In attesa delle imminenti elezioni presidenziali, il governo di Tehran ha già trovato la sua strategia per silenziare le voci del dissenso digitale. Dalle condivisioni di Facebook ai filmati su YouTube, le autorità iraniane si erano già scagliate contro le principali piattaforme di content sharing , attualmente bloccate ed accessibili solo attraverso Virtual Private Network (VPN) .
Entro i prossimi giorni, i vertici della commissione parlamentare sulle tecnologie ICT hanno annunciato specifici meccanismi di filtraggio delle stesse VPN sfruttate dagli utenti iraniani per accedere a siti come Twitter e servizi di posta elettronica come Gmail. Il governo di Tehran le ha infatti dichiarate illegali , dal momento che permettono l’aggiramento della volontà nazionale e soprattutto la visualizzazione di materiale non autorizzato.
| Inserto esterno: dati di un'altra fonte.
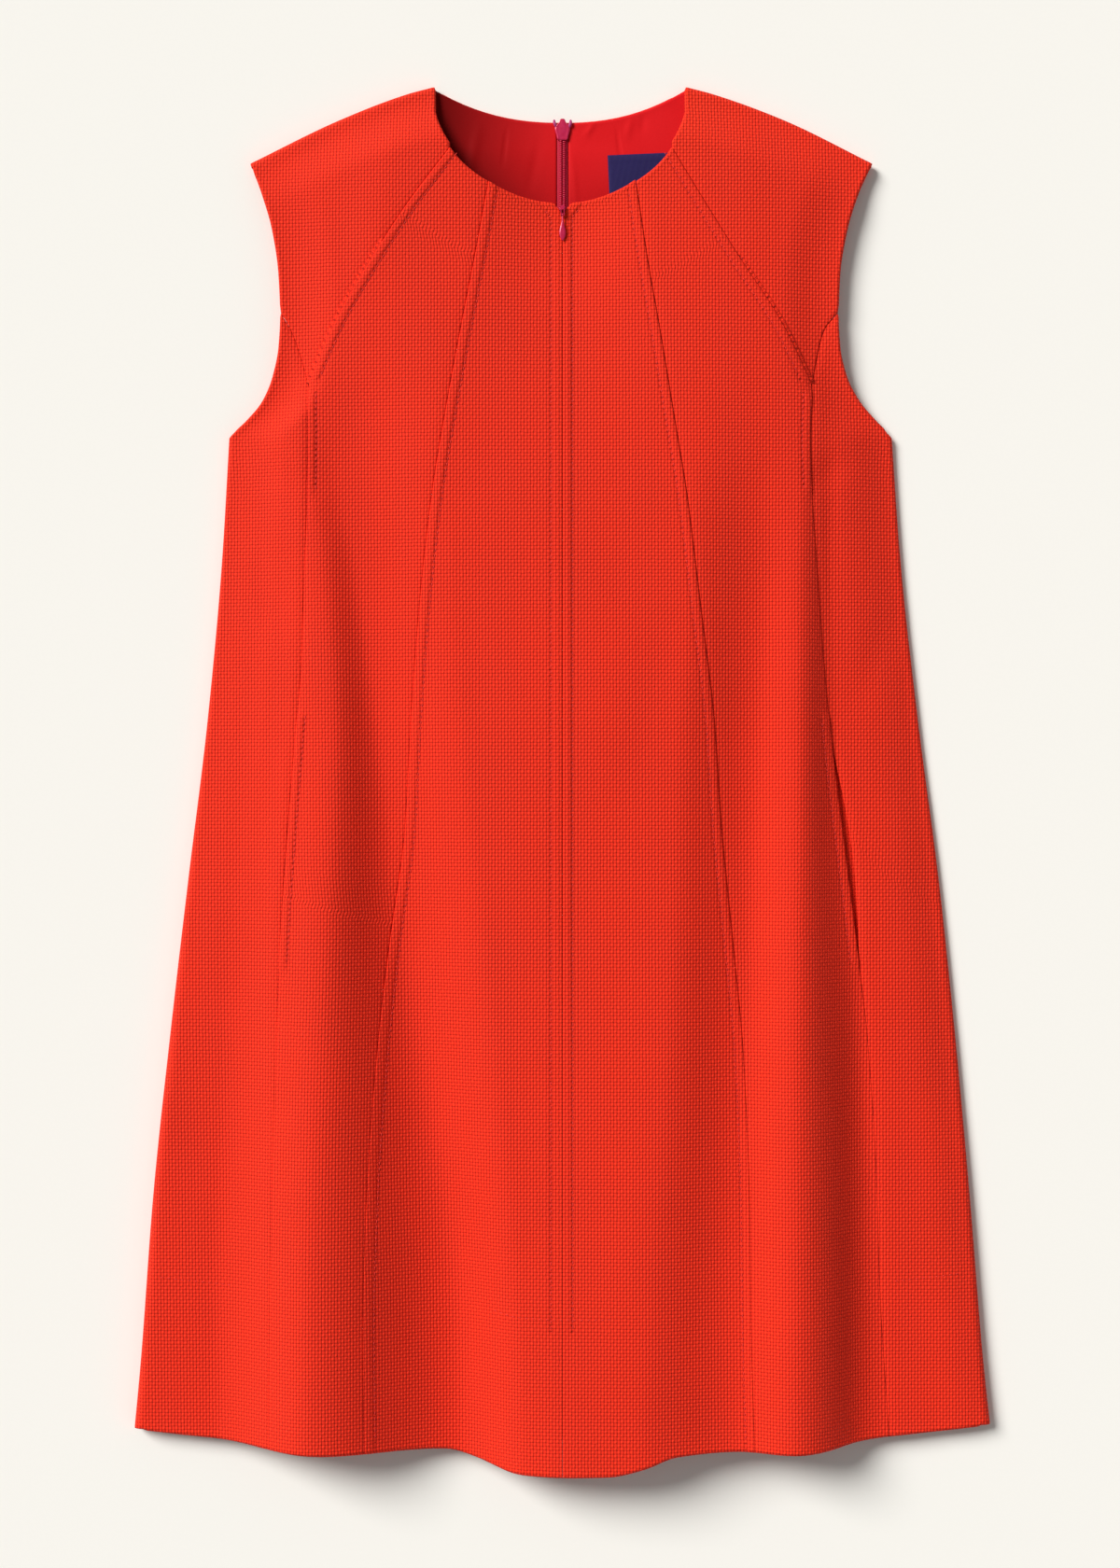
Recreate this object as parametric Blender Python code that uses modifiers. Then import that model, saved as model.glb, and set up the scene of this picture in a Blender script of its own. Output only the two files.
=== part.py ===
"""Sleeveless swing dress of thick basket-weave cloth, laid flat on its back with its front up.

Frame: +X to the viewer's right, +Y up the garment towards the neck, +Z up from the surface.
The origin is under the middle of the garment, on the surface. A place on the cloth is worked
out as a plan point, which is a distance from the centre line and a drop below the neck point,
and a height, which front_height gives. Sizes are in millimetres until put() makes them metres.
"""

import math

import bmesh
import bpy
import numpy as np

NAME = "swing_dress"
METRE = 0.001  # one millimetre, in metres

# Sizes of the whole dress.
LENGTH = 871.0  # neck point to the lowest point of the hem
CLOTH = 2.0  # wall of the outer cloth with its backing
SEAM_GAP = 0.3
LAYER_GAP = 0.3

# Folds at the outer edge: the side panels and yokes turn over here onto the back.
SHOULDER_RADIUS = 4.0
SHOULDER_STRIP = 4.0  # from the bottom of the shoulder fold to the seam
UNDERARM_RADIUS = 3.6
HEM_RADIUS = 6.0
LOOSENING = 400.0  # length below the underarm over which the side fold grows to its hem radius
FOLD_EASE = 34.0  # how far in from a fold the cloth takes to reach its own height
ARMHOLE_HEIGHT = 11.0  # outer height of the front's armhole edge
THINNING_FROM, THINNING = 160.0, 60.0  # drop and length over which that edge sinks to the side fold's

# Neck, cut as half an ellipse in front and a shallow curve behind.
NECK_HALF = {-1: 82.0, 1: 79.0}
FRONT_NECK_DROP = 75.0
BACK_NECK_DROP = 21.5
BACK_NECK_POWER = 2.3
NOTCH_HALF = 6.0
NOTCH_DEPTH = 9.0
NOTCH_POWER = 1.5  # above 1 the lips curve apart at the top
NOTCH_ROWS = (0.0, 0.3, 0.6, 1.0)  # shares of its depth that have rows of their own

# Outer edge. Columns: drop, distance from the centre line on the left, on the right.
SHOULDER = ((0.0, 81.0, 78.0), (4.5, 98.0, 95.0), (21.0, 141.0, 140.0), (48.5, 197.5, 196.0))
ARMHOLE = (
    (48.5, 197.5, 196.0),
    (68.0, 190.0, 187.0),
    (92.0, 183.0, 179.5),
    (120.0, 179.0, 175.0),
    (146.0, 178.0, 174.0),
    (165.0, 179.0, 175.0),
    (184.0, 183.0, 179.5),
    (199.0, 189.5, 187.5),
    (211.0, 199.5, 198.0),
    (219.0, 208.0, 206.0),
    (223.5, 211.0, 208.5),
)
SIDE = (
    (223.5, 211.0, 208.5),
    (300.0, 215.5, 214.0),
    (400.0, 224.5, 225.0),
    (500.0, 236.5, 238.0),
    (600.0, 248.0, 248.5),
    (700.0, 258.5, 257.5),
    (800.0, 266.0, 265.5),
    (850.0, 270.5, 270.5),
)

# Seams. Columns: drop, distance from the centre line on the left, on the right.
YOKE_SEAM = (
    (41.0, 70.5, 68.5),
    (75.0, 96.0, 89.0),
    (112.0, 120.0, 112.0),
    (150.0, 142.0, 137.0),
    (190.0, 160.0, 157.0),
)
SHORT_SEAM = (
    (144.0, 177.5, 173.5),
    (155.0, 171.0, 164.5),
    (173.0, 164.5, 160.0),
    (190.0, 160.0, 157.0),
)
INNER_SEAM = (
    (62.0, 46.5, 46.0),
    (110.0, 55.0, 53.0),
    (160.0, 64.5, 61.5),
    (210.0, 73.5, 69.5),
    (260.0, 81.5, 77.5),
    (330.0, 89.5, 86.0),
    (400.0, 95.0, 94.5),
    (470.0, 99.0, 99.5),
    (540.0, 108.5, 106.5),
    (610.0, 116.0, 113.0),
    (700.0, 122.0, 116.5),
    (780.0, 124.0, 117.5),
    (858.0, 123.0, 119.5),
)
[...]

“Le VPN sono state tagliate fuori – ha confermato più di un utente su Facebook – Hanno chiuso tutte le porte”. Le autorità nazionali hanno così fatto saltare tutti i ponti a disposizione degli utenti per lasciare accessibile solo il sentiero della censura di stato, per limitare la diffusione del dissenso o la proliferazione di materiale scomodo all’attuale establishment al potere centrale.
“Solo le VPN legalmente registrate potranno essere usate da ora in avanti”, ha annunciato Ramezanali Sobhani-Fard, a capo della commissione parlamentare sull’ICT. Nello scorso gennaio, il Consiglio Supremo del Cyberspazio aveva proclamato l’introduzione di reti VPN registrate e dunque autorizzate dal governo iraniano. Tutte le istituzioni finanziarie avrebbero dovuto attrezzarsi per connessioni e transazioni sicure.